The digital avatar in a virtual world is an explicit trope of this fluidity in re-creating and re-shaping identity. Defined as "an interactive,social representation of a user" (Meadows, 2008: 13), an avatar acts and interacts in its virtual world in place of the person driving or controlling it, in turn constituting a representation of the self (of the user) in numerous ways from movement to identity to visual representation. My project explores this concept of the self in the digital avatar, particularly by examining the avatar in its interplay with old media image worlds of art, photography and cinema, and their effects for the constitution of self and identity.

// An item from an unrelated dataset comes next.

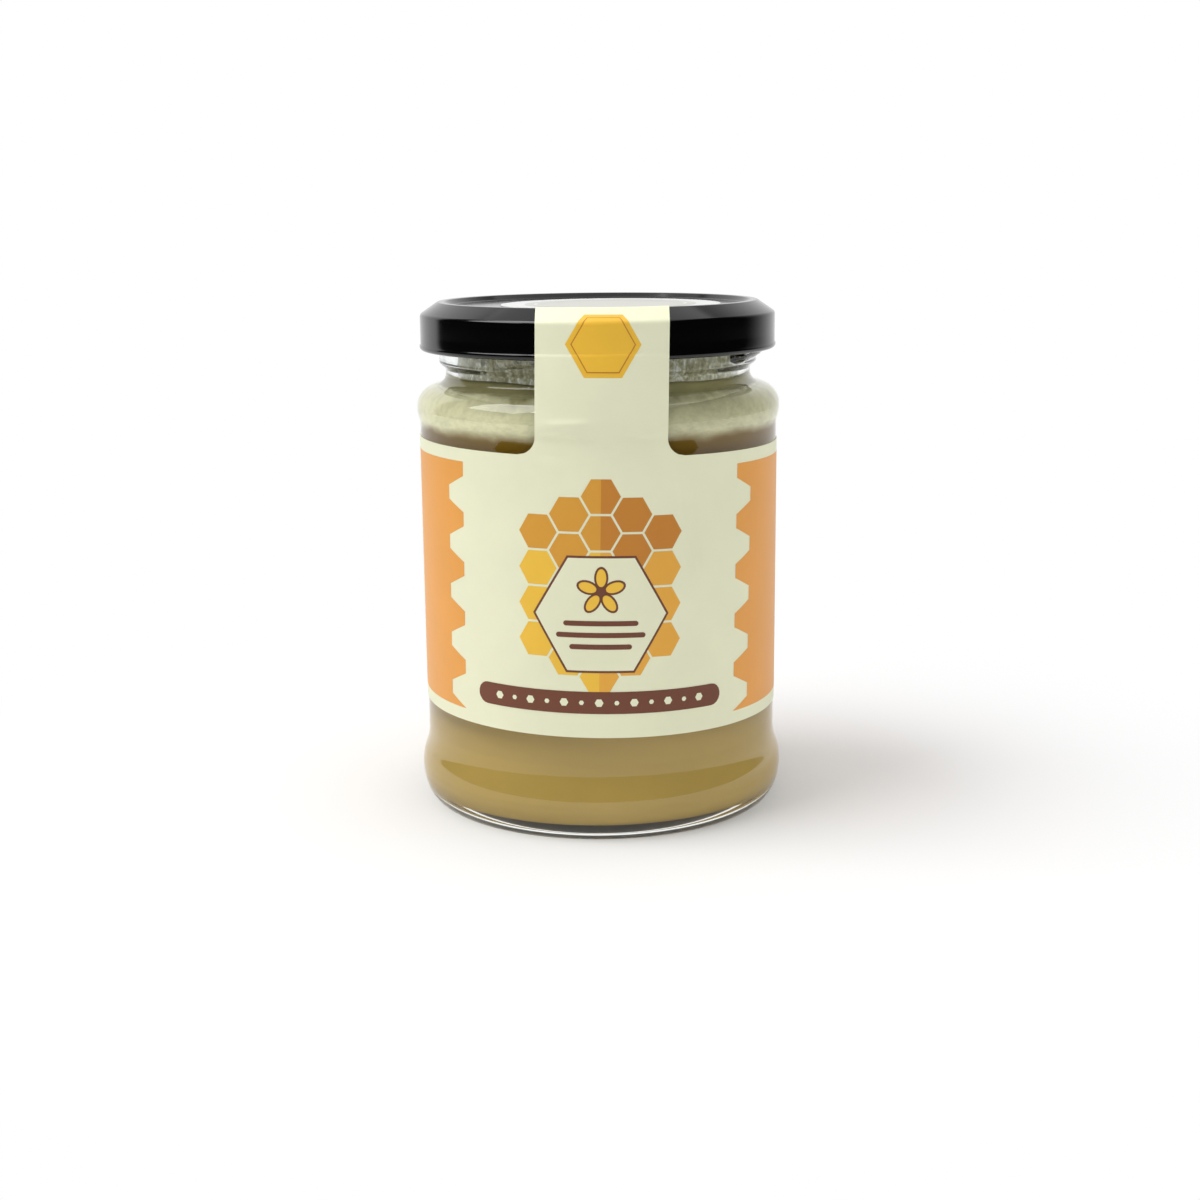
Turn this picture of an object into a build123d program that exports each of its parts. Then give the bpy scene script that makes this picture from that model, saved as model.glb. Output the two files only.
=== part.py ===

Representation in film and photography theory, for example, revolves around the photographic image's indexical capture of reality and its subsequent re-presentation, yet the use of avatars and simulants in new media is not only iconic, importing similitude and immateriality, but also, by virtue of its unique culture of user intercession, palpability and identity. New media representation thus not only takes on visual imports from old media, but also personality, shifting the discourse from a framework of the visual to one more aligned to the carnal and the haptic. Arguing this turn in our understanding of new media, I propose in my project to hone the theoretical registers of representation from film and photographic theory for the personality-driven nature of digital new media, to use it as a rubric to extend the conceptual radius of film and media studies, and to examine the socio-cultural and conceptual implications of these developments. What are the effects of these changes in representation--from visuality to personality--between old and new media? How may we use these theoretical imports of representation to conceptualise new paradigms of selfhood, identity and personality? How might these effects of representation translate into cultural shifts, trends of media consumption or methods of design and production?

The immediate modes of delivery for this project will be in the form of two publications in peer-reviewed academic journals, one of which will explore the issue of identity and avatars using close readings of Mamoru Oshii's two anime films, GHOST IN THE SHELL and GHOST IN THE SHELL 2: INNOCENCE as case studies, while the other will be applied thematically in relation to a new media art work. The wider project will be to apply this research to a monograph on the re-fashioning of the self - our experience of being and identity - through new media technology. Future directions for my
investigations will include other digital media technologies and forms, such as social networks, mobile phone technologies and the internet.